Dotty is a new language inspired from Scala and designed to streamline Scala’s syntax and semantics. The language is based on a formalism called DOT calculus. Dotty is a very interesting initiative that is taking the language toward a very promising direction, so what’s wrong with it?

For starters, Dotty was created by Martin Odersky himself and this is where he’s spending most of his time these days. Not only is Odersky hardly involved in any Scala compiler work these days, he also took with him all the previous top scalac contributors with him to work on Dotty. I’m a bit puzzled why a company like Typesafe which was built on top of the Scala language would allow most of its employees to work on something that benefits neither Scala nor the company itself. And obviously, this means that while all this work on Dotty is taking place, bugs in scalac do not get fixed.

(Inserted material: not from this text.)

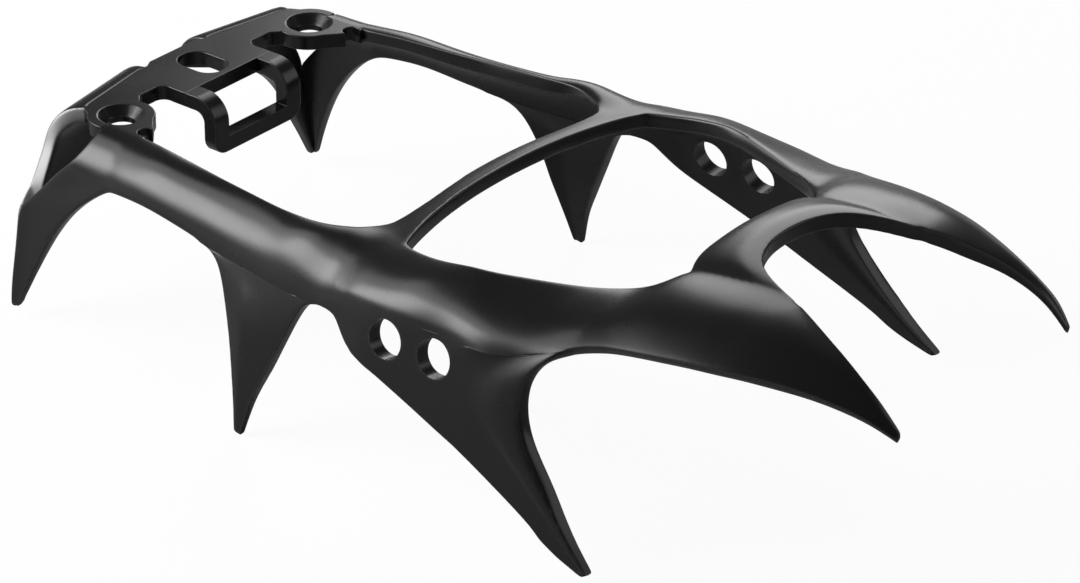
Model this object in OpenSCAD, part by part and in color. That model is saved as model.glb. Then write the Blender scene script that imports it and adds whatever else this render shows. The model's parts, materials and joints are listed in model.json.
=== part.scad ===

To make matters worse, Dotty has increasingly become an alibi to refuse work on Scala and more and more, I see responses to bugs or behaviors simply summarized as “This is fixed in Dotty”. How does this help struggling Scala developers today?

This is bad news for Scala and its future. While there are plans to unify the Dotty and Scala back-ends with a project called TASTY, neither Dotty nor TASTY are expected to have anything ready for a while, and even when they do, this will still not fix any of the hundreds of bugs that plague Scala developers every day.

As a Scala developer, this makes me nervous. Both practically (some of the bugs I filed three years ago are still not fixed, and actually, some of them were simply deleted during the transition to Github) and more importantly, from a leadership perspective since the creator of the language himself doesn’t seem to think Scala cannot be salvaged in its current form.